# [Task to carry out]
Extract, without alteration, each line from the start of the listing to the line bearing "one mass: a".

◇ ◇ ◇ ◇

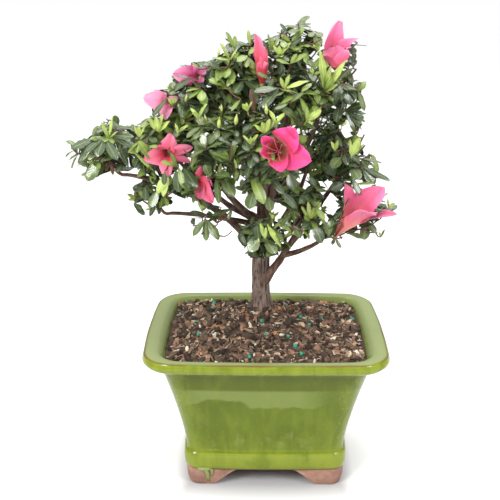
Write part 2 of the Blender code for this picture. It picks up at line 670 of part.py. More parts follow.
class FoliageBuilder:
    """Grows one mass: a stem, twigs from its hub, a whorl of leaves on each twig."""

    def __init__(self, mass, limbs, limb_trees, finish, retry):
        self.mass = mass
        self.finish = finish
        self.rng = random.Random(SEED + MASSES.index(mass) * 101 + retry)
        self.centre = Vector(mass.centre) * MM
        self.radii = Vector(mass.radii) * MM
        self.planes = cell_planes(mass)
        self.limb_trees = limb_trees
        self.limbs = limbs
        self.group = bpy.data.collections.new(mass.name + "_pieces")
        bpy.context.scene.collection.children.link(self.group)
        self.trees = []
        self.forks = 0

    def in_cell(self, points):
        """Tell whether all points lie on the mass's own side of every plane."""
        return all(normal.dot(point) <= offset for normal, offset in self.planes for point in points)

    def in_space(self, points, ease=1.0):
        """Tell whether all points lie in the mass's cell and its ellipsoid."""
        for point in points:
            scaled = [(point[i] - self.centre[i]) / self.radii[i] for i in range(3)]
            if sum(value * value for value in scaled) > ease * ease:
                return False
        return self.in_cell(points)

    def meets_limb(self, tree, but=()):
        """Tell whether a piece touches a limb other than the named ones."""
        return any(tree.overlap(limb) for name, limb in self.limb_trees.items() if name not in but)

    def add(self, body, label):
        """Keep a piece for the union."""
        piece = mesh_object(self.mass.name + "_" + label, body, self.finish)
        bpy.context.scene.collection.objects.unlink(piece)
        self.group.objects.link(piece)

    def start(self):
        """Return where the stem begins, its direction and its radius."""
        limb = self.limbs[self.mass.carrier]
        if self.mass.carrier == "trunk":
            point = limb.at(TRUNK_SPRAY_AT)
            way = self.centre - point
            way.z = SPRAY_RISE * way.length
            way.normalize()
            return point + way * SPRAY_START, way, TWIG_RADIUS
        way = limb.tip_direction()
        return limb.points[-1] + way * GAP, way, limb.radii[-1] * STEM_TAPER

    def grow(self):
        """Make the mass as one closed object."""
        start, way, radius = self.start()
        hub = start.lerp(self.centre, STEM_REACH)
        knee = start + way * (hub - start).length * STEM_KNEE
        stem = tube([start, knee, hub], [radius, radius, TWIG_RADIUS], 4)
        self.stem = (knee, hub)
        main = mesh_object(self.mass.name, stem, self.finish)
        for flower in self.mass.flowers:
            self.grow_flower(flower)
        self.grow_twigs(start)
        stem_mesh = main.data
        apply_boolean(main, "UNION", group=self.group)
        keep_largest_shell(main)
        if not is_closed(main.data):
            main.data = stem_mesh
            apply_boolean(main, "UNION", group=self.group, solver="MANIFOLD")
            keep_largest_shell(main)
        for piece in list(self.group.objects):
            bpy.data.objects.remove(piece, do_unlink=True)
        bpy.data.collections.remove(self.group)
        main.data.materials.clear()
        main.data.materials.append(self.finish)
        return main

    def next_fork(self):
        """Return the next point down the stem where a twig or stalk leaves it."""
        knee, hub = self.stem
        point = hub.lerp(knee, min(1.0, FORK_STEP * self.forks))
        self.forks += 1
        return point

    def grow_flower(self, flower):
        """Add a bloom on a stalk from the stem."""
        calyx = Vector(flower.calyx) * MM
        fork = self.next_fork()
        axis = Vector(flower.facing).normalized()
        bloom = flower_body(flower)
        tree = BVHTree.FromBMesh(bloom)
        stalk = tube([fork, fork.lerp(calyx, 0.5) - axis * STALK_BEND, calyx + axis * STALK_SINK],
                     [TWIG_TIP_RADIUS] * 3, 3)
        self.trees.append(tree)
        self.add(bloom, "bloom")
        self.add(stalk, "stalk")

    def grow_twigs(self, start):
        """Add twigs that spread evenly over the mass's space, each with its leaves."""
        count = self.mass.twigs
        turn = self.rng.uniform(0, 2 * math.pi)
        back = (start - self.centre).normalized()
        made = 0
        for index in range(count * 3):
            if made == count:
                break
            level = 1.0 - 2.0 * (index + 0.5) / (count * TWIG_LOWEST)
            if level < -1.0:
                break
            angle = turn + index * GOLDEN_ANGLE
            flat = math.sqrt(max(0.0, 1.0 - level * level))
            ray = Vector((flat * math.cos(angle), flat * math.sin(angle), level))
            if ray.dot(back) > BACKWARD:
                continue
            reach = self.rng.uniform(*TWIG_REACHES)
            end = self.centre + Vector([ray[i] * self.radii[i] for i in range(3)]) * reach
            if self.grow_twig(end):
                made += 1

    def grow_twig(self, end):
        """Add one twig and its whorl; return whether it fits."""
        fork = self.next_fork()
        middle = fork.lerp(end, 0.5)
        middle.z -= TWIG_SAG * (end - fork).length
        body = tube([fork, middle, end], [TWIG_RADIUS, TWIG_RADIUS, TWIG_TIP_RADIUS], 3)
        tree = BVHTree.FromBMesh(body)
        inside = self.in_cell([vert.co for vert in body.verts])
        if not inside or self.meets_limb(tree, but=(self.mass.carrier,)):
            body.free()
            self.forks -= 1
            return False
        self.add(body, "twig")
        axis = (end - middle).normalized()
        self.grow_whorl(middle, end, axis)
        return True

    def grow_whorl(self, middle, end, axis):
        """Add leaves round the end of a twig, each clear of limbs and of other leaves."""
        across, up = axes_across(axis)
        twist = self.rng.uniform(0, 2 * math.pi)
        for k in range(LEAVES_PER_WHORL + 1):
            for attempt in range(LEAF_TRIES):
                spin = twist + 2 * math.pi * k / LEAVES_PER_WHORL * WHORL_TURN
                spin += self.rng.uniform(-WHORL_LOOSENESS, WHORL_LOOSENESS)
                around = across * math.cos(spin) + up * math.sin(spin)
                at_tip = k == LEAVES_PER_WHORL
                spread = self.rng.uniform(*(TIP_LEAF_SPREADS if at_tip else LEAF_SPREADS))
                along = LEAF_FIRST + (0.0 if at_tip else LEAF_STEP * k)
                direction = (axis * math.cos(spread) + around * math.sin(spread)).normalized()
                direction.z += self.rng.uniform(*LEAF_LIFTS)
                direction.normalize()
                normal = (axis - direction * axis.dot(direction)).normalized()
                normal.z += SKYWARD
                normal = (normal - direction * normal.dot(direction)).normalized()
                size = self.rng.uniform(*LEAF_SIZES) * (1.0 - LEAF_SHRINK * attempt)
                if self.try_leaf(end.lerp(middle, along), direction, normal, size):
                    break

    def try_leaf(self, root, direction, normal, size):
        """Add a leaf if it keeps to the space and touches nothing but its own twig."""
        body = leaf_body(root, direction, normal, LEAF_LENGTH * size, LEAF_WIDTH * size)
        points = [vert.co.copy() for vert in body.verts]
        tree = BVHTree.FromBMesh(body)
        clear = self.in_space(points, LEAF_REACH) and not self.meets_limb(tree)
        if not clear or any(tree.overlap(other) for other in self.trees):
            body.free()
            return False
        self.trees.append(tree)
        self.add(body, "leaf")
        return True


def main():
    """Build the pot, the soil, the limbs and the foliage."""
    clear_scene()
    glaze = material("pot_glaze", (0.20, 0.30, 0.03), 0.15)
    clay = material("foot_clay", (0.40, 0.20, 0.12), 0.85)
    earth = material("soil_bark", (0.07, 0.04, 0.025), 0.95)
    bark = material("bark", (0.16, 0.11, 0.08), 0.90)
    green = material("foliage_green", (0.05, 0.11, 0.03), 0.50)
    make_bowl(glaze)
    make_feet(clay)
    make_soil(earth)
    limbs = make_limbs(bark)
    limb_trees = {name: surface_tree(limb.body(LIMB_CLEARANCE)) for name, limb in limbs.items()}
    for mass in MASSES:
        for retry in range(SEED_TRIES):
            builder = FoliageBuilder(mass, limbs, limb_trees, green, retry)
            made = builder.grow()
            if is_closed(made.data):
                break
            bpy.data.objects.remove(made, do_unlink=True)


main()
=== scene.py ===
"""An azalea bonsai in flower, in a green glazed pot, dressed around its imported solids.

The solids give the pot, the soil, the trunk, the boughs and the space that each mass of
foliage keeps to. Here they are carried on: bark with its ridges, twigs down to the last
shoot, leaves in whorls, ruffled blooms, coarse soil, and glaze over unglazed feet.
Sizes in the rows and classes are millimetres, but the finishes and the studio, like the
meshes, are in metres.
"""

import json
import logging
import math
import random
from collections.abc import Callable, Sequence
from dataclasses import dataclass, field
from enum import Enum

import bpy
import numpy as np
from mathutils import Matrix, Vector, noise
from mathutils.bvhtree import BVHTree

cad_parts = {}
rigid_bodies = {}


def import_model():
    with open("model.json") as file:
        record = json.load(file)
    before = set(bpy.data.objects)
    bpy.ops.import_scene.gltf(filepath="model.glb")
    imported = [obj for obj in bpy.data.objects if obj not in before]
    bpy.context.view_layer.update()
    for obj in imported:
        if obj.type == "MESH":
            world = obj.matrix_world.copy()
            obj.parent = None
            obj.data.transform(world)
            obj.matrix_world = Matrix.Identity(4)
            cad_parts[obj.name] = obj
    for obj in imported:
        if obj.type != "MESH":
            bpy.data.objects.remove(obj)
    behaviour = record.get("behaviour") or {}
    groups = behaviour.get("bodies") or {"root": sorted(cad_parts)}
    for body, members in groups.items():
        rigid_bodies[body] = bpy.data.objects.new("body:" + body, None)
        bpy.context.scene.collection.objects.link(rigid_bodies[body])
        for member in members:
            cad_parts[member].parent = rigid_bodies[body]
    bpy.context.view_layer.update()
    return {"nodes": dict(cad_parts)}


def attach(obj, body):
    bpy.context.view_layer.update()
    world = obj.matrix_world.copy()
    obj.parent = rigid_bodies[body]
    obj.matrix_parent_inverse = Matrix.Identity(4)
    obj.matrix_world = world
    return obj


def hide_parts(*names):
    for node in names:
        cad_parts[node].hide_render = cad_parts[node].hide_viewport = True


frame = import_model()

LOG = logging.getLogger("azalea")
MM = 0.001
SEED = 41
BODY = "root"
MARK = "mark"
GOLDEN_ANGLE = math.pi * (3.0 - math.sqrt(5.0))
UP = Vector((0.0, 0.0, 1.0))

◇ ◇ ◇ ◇

# [Correct output]
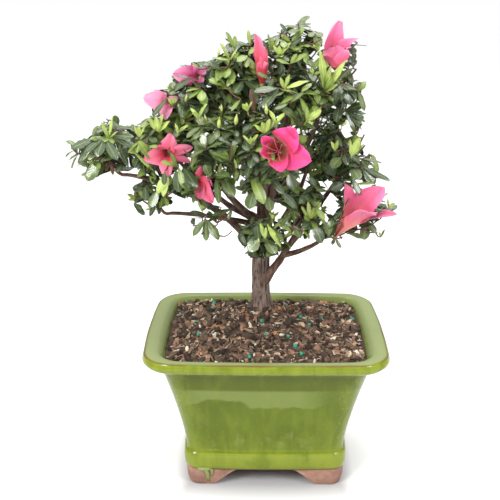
Write part 2 of the Blender code for this picture. It picks up at line 670 of part.py. More parts follow.
class FoliageBuilder:
    """Grows one mass: a stem, twigs from its hub, a whorl of leaves on each twig."""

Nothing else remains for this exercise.